> **CHALLENGE**: Copy all of the material below exactly.

> **GIVEN MATERIAL**:
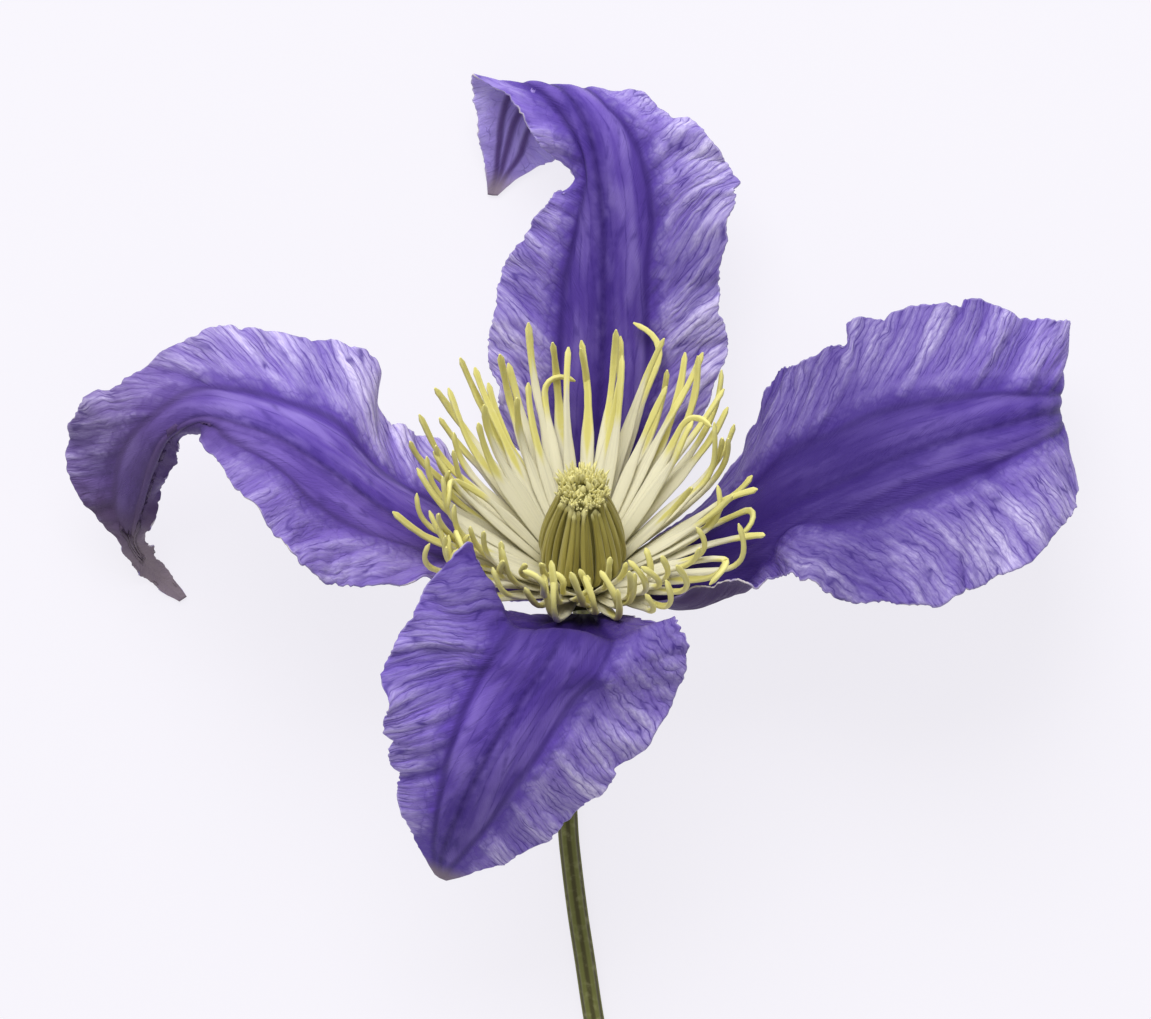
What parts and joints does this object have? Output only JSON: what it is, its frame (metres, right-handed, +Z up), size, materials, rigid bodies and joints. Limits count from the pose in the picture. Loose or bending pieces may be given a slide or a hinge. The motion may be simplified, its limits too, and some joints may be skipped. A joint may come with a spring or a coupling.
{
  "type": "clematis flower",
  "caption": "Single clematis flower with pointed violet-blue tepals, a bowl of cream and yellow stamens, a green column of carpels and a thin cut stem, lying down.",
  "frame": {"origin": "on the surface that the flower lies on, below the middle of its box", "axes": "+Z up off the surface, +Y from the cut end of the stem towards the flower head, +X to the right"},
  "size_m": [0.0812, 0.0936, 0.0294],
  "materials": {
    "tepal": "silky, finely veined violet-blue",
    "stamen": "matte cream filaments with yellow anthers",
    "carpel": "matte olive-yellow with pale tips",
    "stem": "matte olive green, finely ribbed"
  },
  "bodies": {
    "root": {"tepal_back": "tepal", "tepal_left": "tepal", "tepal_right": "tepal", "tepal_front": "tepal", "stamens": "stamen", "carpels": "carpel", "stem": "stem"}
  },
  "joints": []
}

> **THE RESPONSE**:
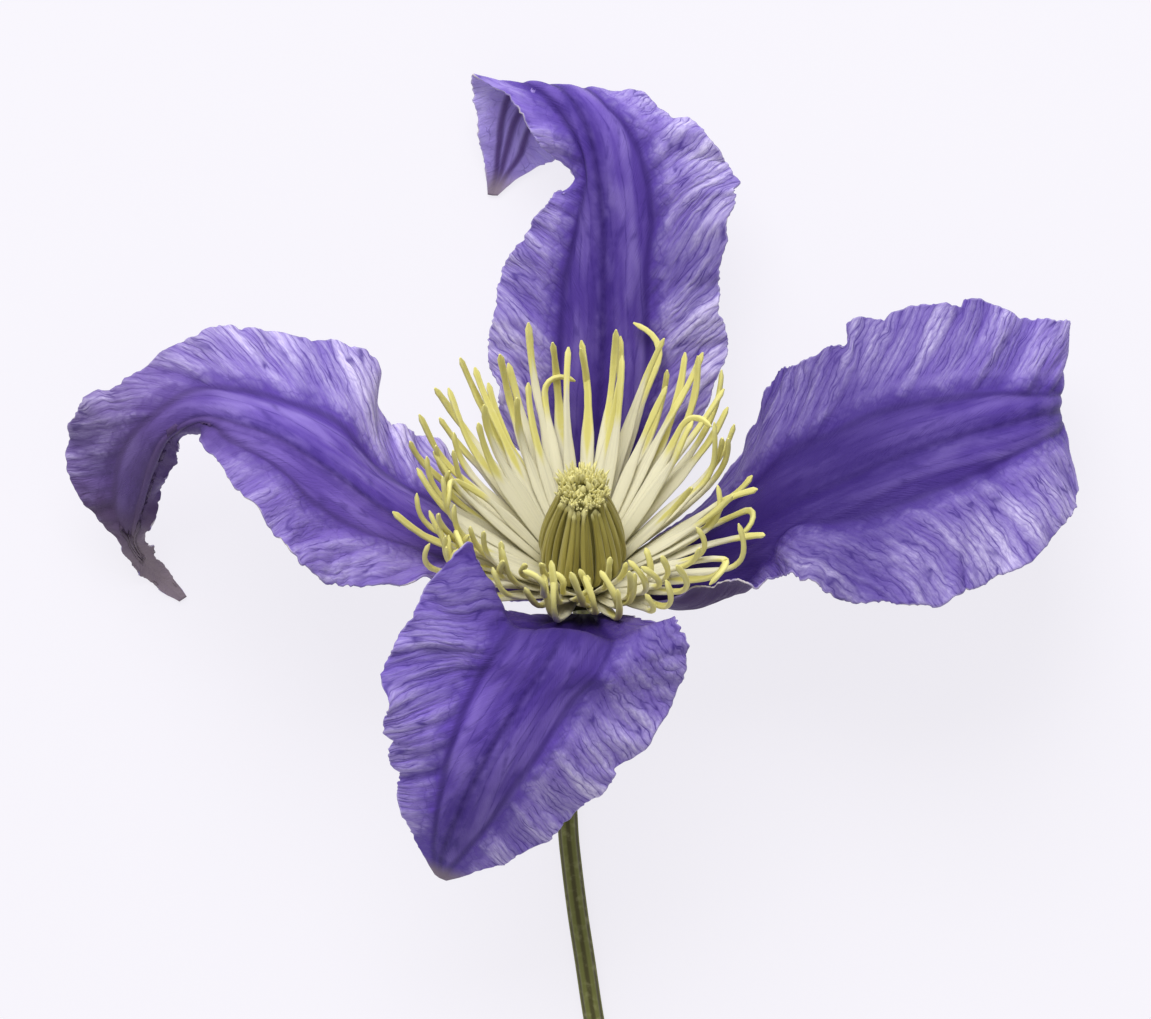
What parts and joints does this object have? Output only JSON: what it is, its frame (metres, right-handed, +Z up), size, materials, rigid bodies and joints. Limits count from the pose in the picture. Loose or bending pieces may be given a slide or a hinge. The motion may be simplified, its limits too, and some joints may be skipped. A joint may come with a spring or a coupling.
{
  "type": "clematis flower",
  "caption": "Single clematis flower with pointed violet-blue tepals, a bowl of cream and yellow stamens, a green column of carpels and a thin cut stem, lying down.",
  "frame": {"origin": "on the surface that the flower lies on, below the middle of its box", "axes": "+Z up off the surface, +Y from the cut end of the stem towards the flower head, +X to the right"},
  "size_m": [0.0812, 0.0936, 0.0294],
  "materials": {
    "tepal": "silky, finely veined violet-blue",
    "stamen": "matte cream filaments with yellow anthers",
    "carpel": "matte olive-yellow with pale tips",
    "stem": "matte olive green, finely ribbed"
  },
  "bodies": {
    "root": {"tepal_back": "tepal", "tepal_left": "tepal", "tepal_right": "tepal", "tepal_front": "tepal", "stamens": "stamen", "carpels": "carpel", "stem": "stem"}
  },
  "joints": []
}